- Do this: Reproduce exactly the section that begins at the line containing "-INLET.depth, GAP + 1);" and ends at the line containing "record = json.load(file)", both lines included; omit all other lines.

— Start Source data —

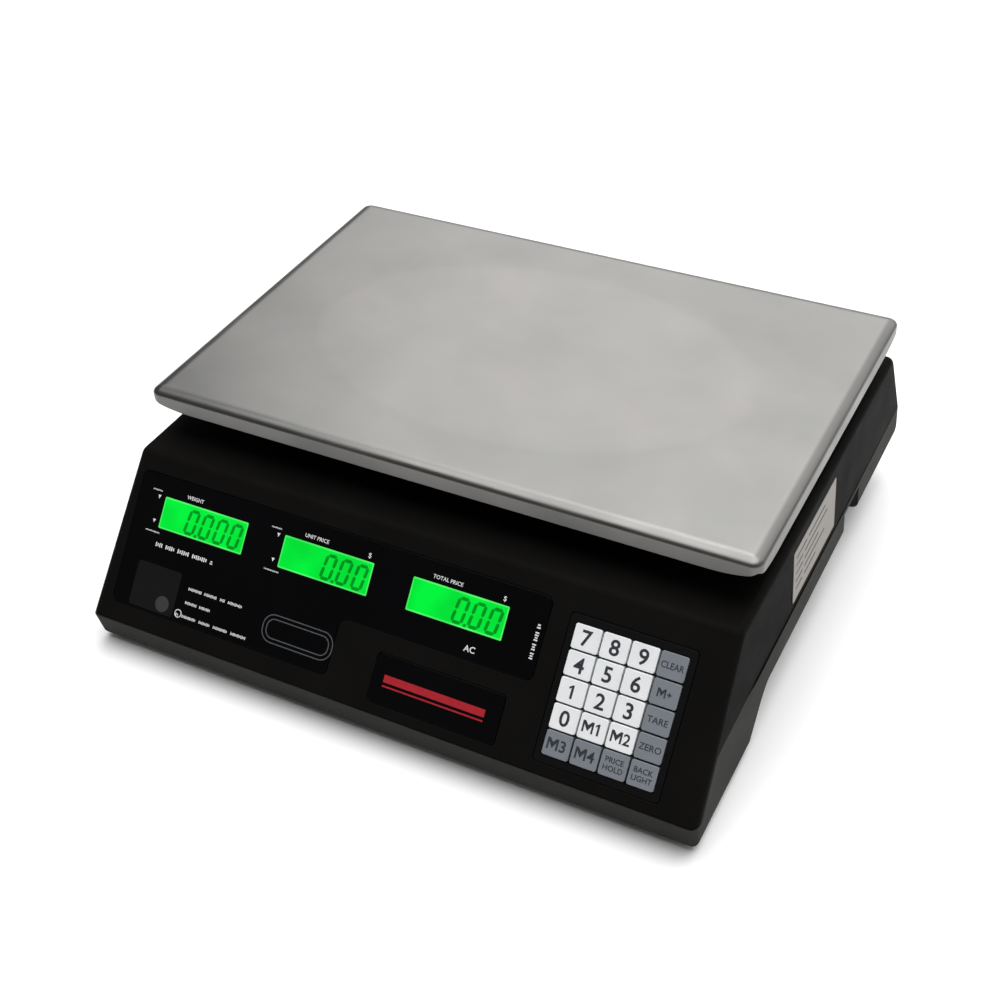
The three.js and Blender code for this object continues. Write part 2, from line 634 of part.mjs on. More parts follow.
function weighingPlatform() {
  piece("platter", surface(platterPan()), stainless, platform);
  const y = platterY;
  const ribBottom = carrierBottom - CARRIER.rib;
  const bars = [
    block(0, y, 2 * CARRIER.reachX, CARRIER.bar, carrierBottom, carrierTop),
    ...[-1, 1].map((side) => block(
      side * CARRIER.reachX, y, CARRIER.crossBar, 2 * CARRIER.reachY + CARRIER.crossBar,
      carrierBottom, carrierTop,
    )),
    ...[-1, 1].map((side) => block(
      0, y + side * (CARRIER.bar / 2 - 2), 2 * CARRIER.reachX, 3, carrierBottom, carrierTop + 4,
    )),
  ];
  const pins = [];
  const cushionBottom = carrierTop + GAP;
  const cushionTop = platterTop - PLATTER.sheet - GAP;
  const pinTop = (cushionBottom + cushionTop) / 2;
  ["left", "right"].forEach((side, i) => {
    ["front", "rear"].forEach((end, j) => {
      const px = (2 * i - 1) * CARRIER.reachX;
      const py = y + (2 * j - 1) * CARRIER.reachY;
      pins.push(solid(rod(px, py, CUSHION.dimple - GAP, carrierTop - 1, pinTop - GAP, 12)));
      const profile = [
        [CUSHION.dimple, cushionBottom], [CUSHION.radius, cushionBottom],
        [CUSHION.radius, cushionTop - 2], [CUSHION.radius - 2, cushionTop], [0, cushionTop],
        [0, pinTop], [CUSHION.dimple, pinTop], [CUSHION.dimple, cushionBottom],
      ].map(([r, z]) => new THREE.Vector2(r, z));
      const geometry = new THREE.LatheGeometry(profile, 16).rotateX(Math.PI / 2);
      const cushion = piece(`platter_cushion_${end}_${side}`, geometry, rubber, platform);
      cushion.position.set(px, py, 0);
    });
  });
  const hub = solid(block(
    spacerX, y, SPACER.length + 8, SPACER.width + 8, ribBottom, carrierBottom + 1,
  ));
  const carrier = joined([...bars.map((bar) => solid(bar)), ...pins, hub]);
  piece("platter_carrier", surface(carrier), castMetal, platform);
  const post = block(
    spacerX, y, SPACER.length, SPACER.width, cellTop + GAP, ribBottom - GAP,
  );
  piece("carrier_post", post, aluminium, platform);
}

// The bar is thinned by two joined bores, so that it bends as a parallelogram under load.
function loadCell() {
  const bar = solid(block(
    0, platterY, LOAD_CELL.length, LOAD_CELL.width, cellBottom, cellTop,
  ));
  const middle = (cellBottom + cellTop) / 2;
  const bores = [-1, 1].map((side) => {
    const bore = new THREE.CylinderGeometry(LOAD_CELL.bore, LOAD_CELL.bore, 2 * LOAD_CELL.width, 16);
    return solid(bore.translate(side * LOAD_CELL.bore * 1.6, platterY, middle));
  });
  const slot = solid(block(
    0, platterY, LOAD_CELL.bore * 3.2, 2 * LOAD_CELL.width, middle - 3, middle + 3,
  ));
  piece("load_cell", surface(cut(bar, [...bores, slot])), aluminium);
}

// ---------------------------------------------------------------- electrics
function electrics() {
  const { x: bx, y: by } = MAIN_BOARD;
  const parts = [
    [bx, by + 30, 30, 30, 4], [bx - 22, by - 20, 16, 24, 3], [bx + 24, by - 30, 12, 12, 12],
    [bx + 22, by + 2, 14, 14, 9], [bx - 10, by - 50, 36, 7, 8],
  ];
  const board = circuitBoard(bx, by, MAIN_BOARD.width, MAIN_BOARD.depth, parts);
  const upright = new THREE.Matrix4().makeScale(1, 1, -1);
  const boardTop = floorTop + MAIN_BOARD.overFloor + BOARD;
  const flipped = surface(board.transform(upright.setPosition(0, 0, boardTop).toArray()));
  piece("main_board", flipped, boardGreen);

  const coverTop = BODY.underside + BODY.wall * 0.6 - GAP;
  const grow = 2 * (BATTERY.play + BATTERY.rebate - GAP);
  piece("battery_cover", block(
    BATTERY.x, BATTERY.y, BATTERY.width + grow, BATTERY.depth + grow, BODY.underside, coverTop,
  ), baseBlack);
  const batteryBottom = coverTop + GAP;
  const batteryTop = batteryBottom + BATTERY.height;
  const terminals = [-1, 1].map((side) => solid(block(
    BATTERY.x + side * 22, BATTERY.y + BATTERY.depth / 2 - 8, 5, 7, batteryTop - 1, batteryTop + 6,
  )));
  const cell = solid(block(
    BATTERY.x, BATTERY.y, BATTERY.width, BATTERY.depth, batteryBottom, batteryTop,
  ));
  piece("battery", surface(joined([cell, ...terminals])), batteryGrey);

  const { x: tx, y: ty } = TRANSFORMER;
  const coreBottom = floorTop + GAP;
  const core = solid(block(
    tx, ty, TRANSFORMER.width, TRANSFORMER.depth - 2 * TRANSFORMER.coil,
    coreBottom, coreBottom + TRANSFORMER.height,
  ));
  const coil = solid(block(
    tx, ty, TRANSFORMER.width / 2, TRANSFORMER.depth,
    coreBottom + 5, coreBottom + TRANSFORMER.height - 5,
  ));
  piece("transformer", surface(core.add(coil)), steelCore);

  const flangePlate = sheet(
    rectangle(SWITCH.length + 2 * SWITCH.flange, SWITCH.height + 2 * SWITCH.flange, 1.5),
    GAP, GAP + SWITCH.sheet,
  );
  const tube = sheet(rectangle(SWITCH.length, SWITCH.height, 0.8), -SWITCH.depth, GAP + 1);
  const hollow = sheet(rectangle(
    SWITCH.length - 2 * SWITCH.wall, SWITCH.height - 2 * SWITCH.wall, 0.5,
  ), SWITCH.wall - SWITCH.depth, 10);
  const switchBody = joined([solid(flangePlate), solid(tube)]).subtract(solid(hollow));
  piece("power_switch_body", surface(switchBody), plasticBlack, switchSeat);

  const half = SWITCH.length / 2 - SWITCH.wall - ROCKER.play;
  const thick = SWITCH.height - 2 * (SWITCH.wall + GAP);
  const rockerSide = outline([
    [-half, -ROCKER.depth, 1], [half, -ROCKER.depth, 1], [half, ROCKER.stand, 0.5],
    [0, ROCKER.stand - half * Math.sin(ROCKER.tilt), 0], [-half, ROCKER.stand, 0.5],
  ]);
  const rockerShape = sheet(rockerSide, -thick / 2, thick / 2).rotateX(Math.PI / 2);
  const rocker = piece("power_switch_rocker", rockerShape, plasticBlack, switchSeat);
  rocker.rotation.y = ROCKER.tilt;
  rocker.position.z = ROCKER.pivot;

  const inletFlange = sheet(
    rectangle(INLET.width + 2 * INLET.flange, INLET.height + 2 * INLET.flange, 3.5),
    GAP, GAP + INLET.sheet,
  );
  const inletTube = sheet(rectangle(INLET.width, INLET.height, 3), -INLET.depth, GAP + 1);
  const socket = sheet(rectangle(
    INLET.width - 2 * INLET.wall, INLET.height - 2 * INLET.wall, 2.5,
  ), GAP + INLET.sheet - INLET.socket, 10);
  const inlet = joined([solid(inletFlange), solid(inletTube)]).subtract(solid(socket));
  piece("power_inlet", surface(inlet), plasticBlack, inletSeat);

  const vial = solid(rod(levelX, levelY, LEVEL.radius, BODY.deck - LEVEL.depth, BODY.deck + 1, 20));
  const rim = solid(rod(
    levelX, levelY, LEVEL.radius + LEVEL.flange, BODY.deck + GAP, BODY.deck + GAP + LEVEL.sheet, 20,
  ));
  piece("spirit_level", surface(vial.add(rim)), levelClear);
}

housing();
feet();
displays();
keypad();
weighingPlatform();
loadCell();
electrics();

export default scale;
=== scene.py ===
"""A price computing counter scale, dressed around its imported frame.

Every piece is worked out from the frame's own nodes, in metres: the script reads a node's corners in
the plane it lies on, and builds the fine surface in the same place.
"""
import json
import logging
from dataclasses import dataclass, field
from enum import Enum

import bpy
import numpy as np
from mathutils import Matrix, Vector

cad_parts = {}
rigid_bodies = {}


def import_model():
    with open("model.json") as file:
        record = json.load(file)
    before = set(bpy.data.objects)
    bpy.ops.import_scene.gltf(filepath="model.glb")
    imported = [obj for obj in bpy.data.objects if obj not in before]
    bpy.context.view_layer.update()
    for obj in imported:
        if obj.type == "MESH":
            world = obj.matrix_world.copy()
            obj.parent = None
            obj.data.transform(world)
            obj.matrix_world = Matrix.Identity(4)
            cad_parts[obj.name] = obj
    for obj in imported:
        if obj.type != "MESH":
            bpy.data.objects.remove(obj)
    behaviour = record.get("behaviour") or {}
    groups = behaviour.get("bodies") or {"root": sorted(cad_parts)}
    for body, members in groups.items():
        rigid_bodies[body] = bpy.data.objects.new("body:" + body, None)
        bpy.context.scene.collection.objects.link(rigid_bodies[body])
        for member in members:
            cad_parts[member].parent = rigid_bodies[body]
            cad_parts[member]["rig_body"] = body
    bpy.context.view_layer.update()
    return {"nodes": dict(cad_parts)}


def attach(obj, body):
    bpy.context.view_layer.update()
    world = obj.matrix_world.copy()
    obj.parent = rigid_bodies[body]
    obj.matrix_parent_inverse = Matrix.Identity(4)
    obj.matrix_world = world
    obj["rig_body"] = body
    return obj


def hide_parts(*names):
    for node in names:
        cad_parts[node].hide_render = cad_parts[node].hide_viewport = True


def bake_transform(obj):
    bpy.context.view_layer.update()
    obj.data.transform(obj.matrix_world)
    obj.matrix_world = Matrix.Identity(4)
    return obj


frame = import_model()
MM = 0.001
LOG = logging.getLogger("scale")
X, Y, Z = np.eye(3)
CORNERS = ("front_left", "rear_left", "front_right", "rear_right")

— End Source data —

- Solution to the problem:
  const inletTube = sheet(rectangle(INLET.width, INLET.height, 3), -INLET.depth, GAP + 1);
  const socket = sheet(rectangle(
    INLET.width - 2 * INLET.wall, INLET.height - 2 * INLET.wall, 2.5,
  ), GAP + INLET.sheet - INLET.socket, 10);
  const inlet = joined([solid(inletFlange), solid(inletTube)]).subtract(solid(socket));
  piece("power_inlet", surface(inlet), plasticBlack, inletSeat);

  const vial = solid(rod(levelX, levelY, LEVEL.radius, BODY.deck - LEVEL.depth, BODY.deck + 1, 20));
  const rim = solid(rod(
    levelX, levelY, LEVEL.radius + LEVEL.flange, BODY.deck + GAP, BODY.deck + GAP + LEVEL.sheet, 20,
  ));
  piece("spirit_level", surface(vial.add(rim)), levelClear);
}

housing();
feet();
displays();
keypad();
weighingPlatform();
loadCell();
electrics();

export default scale;
=== scene.py ===
"""A price computing counter scale, dressed around its imported frame.

Every piece is worked out from the frame's own nodes, in metres: the script reads a node's corners in
the plane it lies on, and builds the fine surface in the same place.
"""
import json
import logging
from dataclasses import dataclass, field
from enum import Enum

import bpy
import numpy as np
from mathutils import Matrix, Vector

cad_parts = {}
rigid_bodies = {}


def import_model():
    with open("model.json") as file:
        record = json.load(file)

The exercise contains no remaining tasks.